■ **Description of the task**:
Return only the lines from the top of the material through the line marked by "on the plate.", unaltered.

■ **Dataset extract**:

◆ ◆ ◆ ◆ ◆

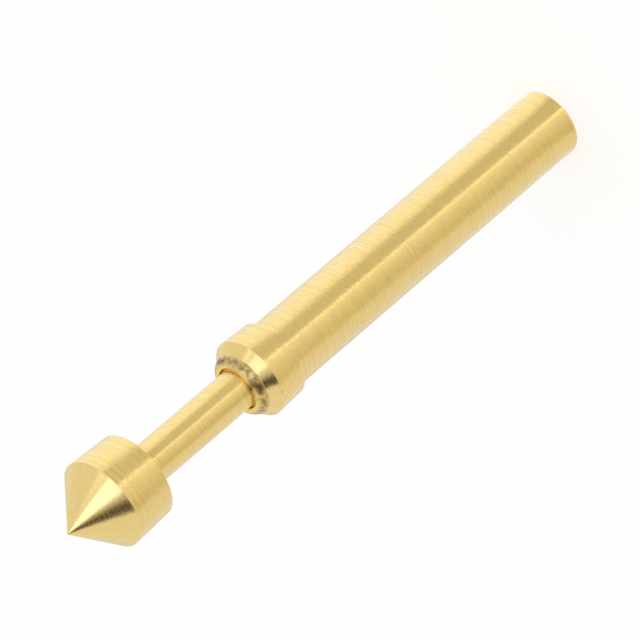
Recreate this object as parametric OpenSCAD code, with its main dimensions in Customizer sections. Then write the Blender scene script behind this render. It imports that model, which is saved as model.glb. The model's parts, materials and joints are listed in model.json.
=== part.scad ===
// Pogo pin: a spring-loaded contact probe with a conical head.
// A turned barrel with a collar holds a turned plunger and a compression spring.
// Its mouth is rolled in over the plunger's guide, so the plunger can't come out.
//
// Units are millimetres. The axis is Z, and the tip points up. The origin is on
// the axis, at the seat: the rear face of the collar, which rests on the plate.

/* [Barrel] */
// Outer diameter of the barrel behind the collar
barrel_d = 2.0; // [1.9:0.01:2.6]
// Length of the barrel behind the collar
barrel_len = 11.45; // [10:0.05:18]
// Wall between the bore and the outside of the barrel
barrel_wall = 0.22; // [0.12:0.01:0.26]
// Solid metal left behind the point of the drilled bore
rear_wall = 0.6; // [0.3:0.05:1.2]
// Point angle of the drill that made the bore
drill_angle = 118; // [90:1:140]
// Rounding of the barrel's rear edge
rear_round = 0.05; // [0.02:0.01:0.2]

/* [Collar] */
// Height of the seat: how far the collar's rear edge stands out from the barrel
seat_step = 0.14; // [0.05:0.01:0.4]
// How much larger the collar's radius is at the front than at the rear
collar_taper = 0.04; // [0.01:0.01:0.1]
// Length of the collar along the axis
collar_len = 0.91; // [0.5:0.01:2]
// Small chamfer on the collar's rear edge
collar_break = 0.02; // [0.01:0.01:0.04]

/* [Mouth] */
// Length of the cone in front of the collar
mouth_cone_len = 0.28; // [0.1:0.01:0.8]
// Wall at the root of the rolled nose
nose_wall = 0.155; // [0.12:0.005:0.25]
// Length of the rolled nose along the axis
nose_len = 0.235; // [0.2:0.005:0.4]
// Angle that the rolled nose turns through
nose_turn = 50; // [20:1:70]
// Width of the ring at the front of the nose, around the hole
lip_w = 0.09; // [0.07:0.005:0.12]
// Rounding of the edge of the hole
lip_round = 0.05; // [0.02:0.005:0.06]
// Depth of the lip that surrounds the neck
lip_depth = 0.085; // [0.07:0.005:0.12]
// Radial gap between the neck and the hole that it slides through
neck_gap = 0.065; // [0.03:0.005:0.09]

/* [Plunger] */
// Full angle of the conical tip
tip_angle = 90; // [60:1:120]
// Rounding of the point
tip_round = 0.03; // [0.01:0.01:0.2]
// Diameter of the head where the cone begins
head_d = 2.67; // [2.3:0.01:4]
// How much smaller the head's radius is at the rear than at the front
head_taper = 0.06; // [0.01:0.01:0.15]
// Length of the head behind the cone
head_len = 1.30; // [0.5:0.01:3]
// Small chamfer on the head's rear edge
head_break = 0.02; // [0.01:0.01:0.1]
// Diameter of the neck
neck_d = 1.16; // [0.9:0.01:1.25]
// Fillet between the neck and the head
neck_fillet = 0.06; // [0.02:0.01:0.2]
// Length of the neck between the lip and the head, at rest
neck_out = 3.92; // [2:0.01:5]
// Room left between the lip and the head when the plunger is pushed right in
head_room = 0.32; // [0.1:0.01:1]
// Length of the guide, the plunger's thicker part inside the bore
guide_len = 2.6; // [1.5:0.05:3.5]
// Radial running gap between the guide and the bore
guide_gap = 0.02; // [0.01:0.005:0.05]
// Chamfer on the guide's rear edge
guide_break = 0.1; // [0.03:0.01:0.2]

/* [Spring] */
// Diameter of the spring's wire
wire_d = 0.18; // [0.12:0.01:0.2]
// Radial gap between the outside of the spring and the bore
spring_gap = 0.06; // [0.03:0.005:0.12]
// Number of turns that carry the load
active_turns = 24; // [12:1:26]
// Pitch of the closed turn at each end, as a multiple of the wire's diameter
closed_pitch = 1.06; // [1.02:0.01:1.2]

/* [Fit] */
// Axial gap at rest between the guide's shoulder and the nose that stops it
stop_gap = 0.02; // [0.01:0.005:0.05]
// Gap between each end of the spring and the face that it bears on
spring_end_gap = 0.01; // [0.005:0.005:0.03]

/* [Hidden] */

// Smoothness: segments around the axis, along an arc, per turn and around the wire
round_fn = 96;
arc_steps = 8;
turn_steps = 16;
wire_sides = 8;

// Half of the guide's shoulder angle, which is also that of the nose's inner cone
shoulder_angle = 45;

// Radii, from the outside in
barrel_r = barrel_d / 2;
seat_r = barrel_r + seat_step;
collar_front_r = seat_r + collar_taper;
bore_r = barrel_r - barrel_wall;
nose_root_r = bore_r + nose_wall;
neck_r = neck_d / 2;
hole_r = neck_r + neck_gap;
lip_r = hole_r + lip_w;
guide_r = bore_r - guide_gap;
head_r = head_d / 2;
head_rear_r = head_r - head_taper;
wire_r = wire_d / 2;
coil_r = bore_r - spring_gap - wire_r;

// Stations of the barrel along the axis
collar_z = collar_len;
nose_z = collar_z + mouth_cone_len;
mouth_z = nose_z + nose_len;
stop_front_z = mouth_z - lip_depth;
stop_rear_z = stop_front_z - (bore_r - hole_r) / tan(shoulder_angle);
rear_z = -barrel_len;
drill_tip_z = rear_z + rear_wall;
bore_end_z = drill_tip_z + bore_r / tan(drill_angle / 2);

// Stations of the plunger along the axis
shoulder_z = stop_rear_z + (bore_r - guide_r) / tan(shoulder_angle) - stop_gap;
neck_start_z = shoulder_z + (guide_r - neck_r) / tan(shoulder_angle);
guide_rear_z = shoulder_z - guide_len;
head_rear_z = mouth_z + neck_out;
head_front_z = head_rear_z + head_len;
cone_apex_z = head_front_z + head_r / tan(tip_angle / 2);
tip_centre_z = cone_apex_z - tip_round / sin(tip_angle / 2);

// Travel of the plunger from rest to fully pushed in
stroke = neck_out - head_room;

// Stations of the spring: centres of the wire at its two ends. At the rear the
// wire lies in the drill's cone, and at the front it bears on the guide.
cone_seat_z = bore_end_z - (bore_r - coil_r) / tan(drill_angle / 2)
    + wire_r / sin(drill_angle / 2);
spring_rear_z = cone_seat_z + spring_end_gap;
spring_front_z = guide_rear_z - wire_r - spring_end_gap;
closed_rise = closed_pitch * wire_d;
active_rise = (spring_front_z - spring_rear_z - 2 * closed_rise) / active_turns;
total_turns = active_turns + 2;

// Points of an arc around a centre, from one angle to another
function arc(centre, r, from, to) =
    [for (i = [0:arc_steps]) centre + r * [cos(from + (to - from) * i / arc_steps),
                                           sin(from + (to - from) * i / arc_steps)]];

// Points of an arc that joins two points and turns clockwise by an angle
function joining_arc(start, end, turn) =
    let (chord = end - start)
    let (r = norm(chord) / (2 * sin(turn / 2)))
    let (side = [chord.y, -chord.x] / norm(chord))
    let (centre = (start + end) / 2 + side * r * cos(turn / 2))
    let (from = atan2(start.y - centre.y, start.x - centre.x))
    arc(centre, r, from, from - turn);

// Outline of the barrel's outside, from the rear face forward to the hole
function barrel_outside() = concat(
    arc([barrel_r - rear_round, rear_z + rear_round], rear_round, -90, 0),
    [[barrel_r, 0],
     [seat_r - collar_break, 0],
     [seat_r, collar_break],
     [collar_front_r, collar_z]],
    [for (i = [arc_steps:-1:0]) nose_arc()[i]],
    arc([hole_r + lip_round, mouth_z - lip_round], lip_round, 90, 180));

// Outline of the rolled nose, from the lip out and back to its root
function nose_arc() = joining_arc([lip_r, mouth_z], [nose_root_r, nose_z], nose_turn);

// Outline of the barrel's inside, from the lip back to the drill's point
function barrel_inside() =
    [[hole_r, stop_front_z],
     [bore_r, stop_rear_z],
     [bore_r, bore_end_z],
     [0, drill_tip_z]];

// Outline of the plunger, from the guide's rear face forward to the point
function plunger_outline() = concat(
    [[0, guide_rear_z],
     [guide_r - guide_break, guide_rear_z],
     [guide_r, guide_rear_z + guide_break],
     [guide_r, shoulder_z],
     [neck_r, neck_start_z]],
    arc([neck_r + neck_fillet, head_rear_z - neck_fillet], neck_fillet, 180, 90),
    [[head_rear_r - head_break, head_rear_z],
     [head_rear_r, head_rear_z + head_break],
     [head_r, head_front_z]],
    arc([0, tip_centre_z], tip_round, tip_angle / 2, 90));

// Height of the wire's centre after a number of turns, counted from the rear end
function coil_z(turns) =
    spring_rear_z
    + closed_rise * (min(turns, 1) + max(turns - active_turns - 1, 0))
    + active_rise * max(min(turns - 1, active_turns), 0);

// One ring of points around the wire's centre after a number of turns
function wire_ring(turns) =
    [for (s = [0:wire_sides - 1])
        let (radius = coil_r + wire_r * cos(360 * s / wire_sides))
        [radius * cos(360 * turns),
         radius * sin(360 * turns),
         coil_z(turns) + wire_r * sin(360 * s / wire_sides)]];

// Two triangles that join one side of a ring to the next ring
function ring_faces(ring, s) =
    let (a = ring * wire_sides + s)
    let (b = ring * wire_sides + (s + 1) % wire_sides)
    [[a, b, b + wire_sides], [a, b + wire_sides, a + wire_sides]];

// The turned barrel, with its collar, rolled nose and drilled bore
module barrel() {
    color("goldenrod")
        rotate_extrude($fn = round_fn)
            polygon(concat([[0, rear_z]], barrel_outside(), barrel_inside()));
}

// The turned plunger: guide, neck, head and conical tip
module plunger() {
    color("gold")
        rotate_extrude($fn = round_fn)
            polygon(plunger_outline());
}

// The compression spring, with a closed turn at each end
module spring() {
    rings = total_turns * turn_steps;
    points = [for (i = [0:rings]) each wire_ring(i / turn_steps)];
    sides = [for (i = [0:rings - 1], s = [0:wire_sides - 1]) each ring_faces(i, s)];
    rear_cap = [for (s = [wire_sides - 1:-1:0]) s];
    front_cap = [for (s = [0:wire_sides - 1]) rings * wire_sides + s];
    color("silver")
        polyhedron(points, concat(sides, [rear_cap, front_cap]));
}

barrel();
plunger();
spring();
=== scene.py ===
import json
from math import atan2, cos, pi, radians, sin, sqrt, tan

import bpy
from bpy.props import FloatProperty, FloatVectorProperty, IntProperty, PointerProperty
from bpy.types import Operator, Panel, PropertyGroup
from mathutils import Matrix, Vector


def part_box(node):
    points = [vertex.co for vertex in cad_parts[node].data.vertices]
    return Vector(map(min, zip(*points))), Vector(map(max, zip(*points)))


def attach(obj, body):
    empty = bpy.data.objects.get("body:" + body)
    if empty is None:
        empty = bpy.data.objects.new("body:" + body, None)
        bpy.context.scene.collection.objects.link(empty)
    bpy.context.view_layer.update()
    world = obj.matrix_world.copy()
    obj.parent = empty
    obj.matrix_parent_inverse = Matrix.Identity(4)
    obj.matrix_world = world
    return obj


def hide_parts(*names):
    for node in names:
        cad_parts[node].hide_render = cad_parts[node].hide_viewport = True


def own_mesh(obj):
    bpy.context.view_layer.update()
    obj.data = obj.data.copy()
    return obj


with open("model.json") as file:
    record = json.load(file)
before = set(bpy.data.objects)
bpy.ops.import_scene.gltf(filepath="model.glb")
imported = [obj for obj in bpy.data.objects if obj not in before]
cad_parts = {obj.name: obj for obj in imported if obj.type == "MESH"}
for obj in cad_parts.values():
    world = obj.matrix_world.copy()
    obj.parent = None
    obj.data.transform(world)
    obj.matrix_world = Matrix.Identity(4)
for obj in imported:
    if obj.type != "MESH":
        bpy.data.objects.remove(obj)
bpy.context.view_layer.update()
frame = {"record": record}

bl_info = {
    "name": "Pogo Pin",
    "version": (1, 0, 0),
    "blender": (4, 5, 0),
    "location": "3D View > Sidebar > Pogo Pin",
    "description": "Turned, gold-plated spring contact pin around its packed CAD frame",
    "category": "Add Mesh",
}

MM = 0.001

# Places and sizes that the frame gives
BARREL_LOW, BARREL_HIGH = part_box("barrel")
PLUNGER_LOW, PLUNGER_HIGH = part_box("plunger")
SPRING_LOW, SPRING_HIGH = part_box("spring")
SHANK = next(m for m in frame["record"]["mounts"] if m["name"] == "barrel_shank")

REAR_Z = BARREL_LOW.z
MOUTH_Z = BARREL_HIGH.z
SHANK_R = SHANK["dims"]["r_mm"] * MM
COLLAR_FRONT_R = BARREL_HIGH.x
HEAD_R = PLUNGER_HIGH.x
TIP_Z = PLUNGER_HIGH.z
GUIDE_REAR_Z = PLUNGER_LOW.z

# How finely the pieces are drawn
SPIN_STEPS = 256
WIRE_SIDES = 12
TURN_STEPS = 24
MERGE_DISTANCE = 1e-7
SHARP_ANGLE = radians(14)

# Angles of the turned forms, in degrees
DRILL_HALF_ANGLE = 59
NOSE_TURN = 50

# Rings in the plating: width in metres, changes per metre round the axis, height in metres
RINGS = (
    (0.030 * MM, 90.0, 0.0010 * MM),
    (0.09 * MM, 120.0, 0.0016 * MM),
    (0.45 * MM, 160.0, 0.0024 * MM),
    (0.055 * MM, 7500.0, 0.0042 * MM),
)
CONE_RINGS = 0.4
DENT_HEIGHT = 0.008 * MM
CLOUD_SCALE = 6500.0

# The two small dark marks: their colour, azimuths in degrees, and the pit's share of the head's radius
MARK = (0.24, 0.16, 0.07, 1.0)
NICK_AZIMUTH = 44
PIT_AZIMUTH = 94.5
PIT_SHARE = 0.817


def length(name, description, millimetres):
    """A size in the panel, in metres, with its default given in millimetres."""
    return FloatProperty(
        name=name, description=description, default=millimetres * MM, min=0.0, unit="LENGTH", precision=6
    )


def colour(name, description, default):
    """A colour in the panel."""
    return FloatVectorProperty(
        name=name, description=description, default=default, size=3, min=0.0, max=1.0, subtype="COLOR"
    )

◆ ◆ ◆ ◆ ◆

■ **Answer to the task**:
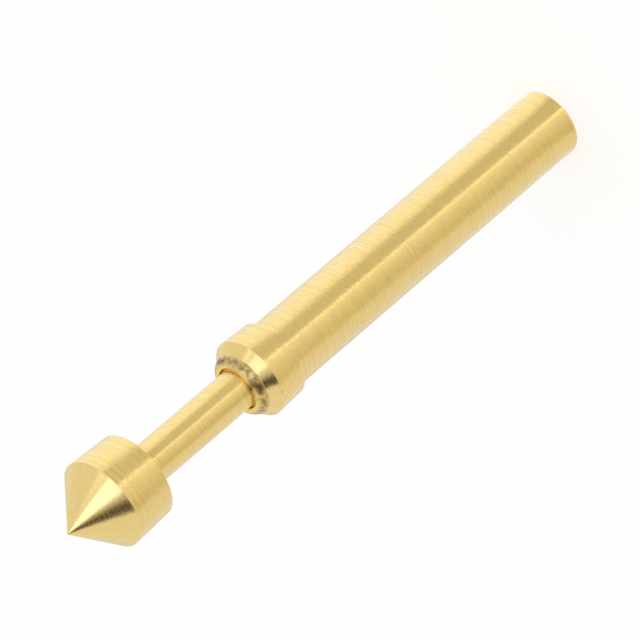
Recreate this object as parametric OpenSCAD code, with its main dimensions in Customizer sections. Then write the Blender scene script behind this render. It imports that model, which is saved as model.glb. The model's parts, materials and joints are listed in model.json.
=== part.scad ===
// Pogo pin: a spring-loaded contact probe with a conical head.
// A turned barrel with a collar holds a turned plunger and a compression spring.
// Its mouth is rolled in over the plunger's guide, so the plunger can't come out.
//
// Units are millimetres. The axis is Z, and the tip points up. The origin is on
// the axis, at the seat: the rear face of the collar, which rests on the plate.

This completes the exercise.